The total number of votes to which each shareholder is entitled for the re-election of non-independent Directors equals to the number of shares held by such shareholder times 3. A shareholder can split his votes equally or in any other proportion he desires among the three non-independent Director candidates, provided that the total number of votes shall not exceed the number of shares held by such shareholder times 3.

The total number of votes to which each shareholder is entitled for the re-election of independent non-executive Directors equals to the number of shares held by such shareholder times 3. A shareholder can split his votes equally or in any other proportion he desires among the three independent non-executive Director candidates, provided that the total number of votes shall not exceed the number of shares held by such shareholder times 3.

The total number of votes to which each shareholder is entitled for the re-election of Supervisors equals to the number of shares held by such shareholder times 3. A shareholder can split his votes equally or in any other proportion he desires among the three Supervisor candidates, provided that the total number of votes shall not exceed the number of shares held by such shareholder times 3.

No ballot will be cast “For”, “Against” and “Abstain” in cumulative voting. You are requested to fill in the corresponding number of votes in the “Cumulative Voting” column against the name of each candidate. The lowest votes will be nil and the highest will be the maximum number of votes under each group of resolution, and does not need to be the integral multiples of the number of shares held by you. If you mark “✔” in the blank against the name of each candidate, you will be deemed to cast your total number of votes equally amongst the corresponding candidates.

Where the votes cast for a particular candidate for Director or Supervisor of the Company are more than half of the total number of shares held by all Shareholders attending (before cumulation), such candidate shall be re-elected as a Director or Supervisor of the Company.

  1. This Revised Proxy Form must be signed by you or your attorney duly authorised in writing (in this case, the power of attorney must be notarially certified) or, in the case of a corporation or institution, either under the corporate seal or under the hand of the chairman or its board of directors or attorney duly authorised in writing.

  2. To be valid, this Revised Proxy Form, and, if such Revised Proxy Form is signed by a person under a power of attorney or other authority on behalf of the appointer, a notarially certified copy of that power of attorney or other authority (if applicable), must be deposited for the holders of the H Shares of the Company at the following address of Computershare Hong Kong Investor Services Limited not less than 24 hours before the time appointed for the holding of the meeting (i.e. not later than 10:00 a.m. on Thursday, 7 September 2017).

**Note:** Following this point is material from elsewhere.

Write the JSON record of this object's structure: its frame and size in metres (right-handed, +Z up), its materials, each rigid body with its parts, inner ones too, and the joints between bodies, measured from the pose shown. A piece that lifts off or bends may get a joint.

Computershare Hong Kong Investor Services Limited’s address is: 17M Floor, Hopewell Centre 183 Queen’s Road East Wanchai Hong Kong

  1. Any alteration made to this Revised Proxy Form must be initialled by the person(s) who sign it.

  2. Any shareholder who has already lodged the initial proxy form, which was sent by the Company to shareholders on 24 July 2017 (the “Initial Proxy Form”) with the Company should note that:

  3. (i) if no Revised Proxy Form is lodged with the Company, the lodged Initial Proxy Form, if correctly completed, will be treated as a valid proxy form lodged by such shareholder. The Company will only count the “for” votes in respect of the resolutions 1(a) to 1(c), 1(d) to 1(f) and 2(a) to 2(c). All “against” votes and “abstain” votes will be counted as 0.

  4. (ii) if the correctly completed Revised Proxy Form is lodged with the Company before the closing time set out in note 7 above, the Initial Proxy Form previously lodged by such shareholder will be revoked and superseded. The Revised Proxy Form will then be treated as a valid proxy form lodged by the shareholder.

  5. (iii) if the Revised Proxy Form is lodged with the Company after the closing time set out in note 7 above, the Revised Proxy Form will be invalid, and the vote casted by the purported proxy so appointed by the invalid Revised Proxy Form will not be counted in any poll to be taken on a proposed resolution. The Initial Proxy Form previously lodged by the shareholder (if any) will then be treated as a valid proxy form lodged by the shareholder. The proxy so appointed by the shareholder under the Initial Proxy Form will be entitled to vote in the manner as mentioned in (i) above. Accordingly, shareholders are advised to lodge the Revised Proxy Form before the closing time set out in note 7 above. If such shareholders wish to vote at the EGM, they will have to attend and vote at the EGM in person.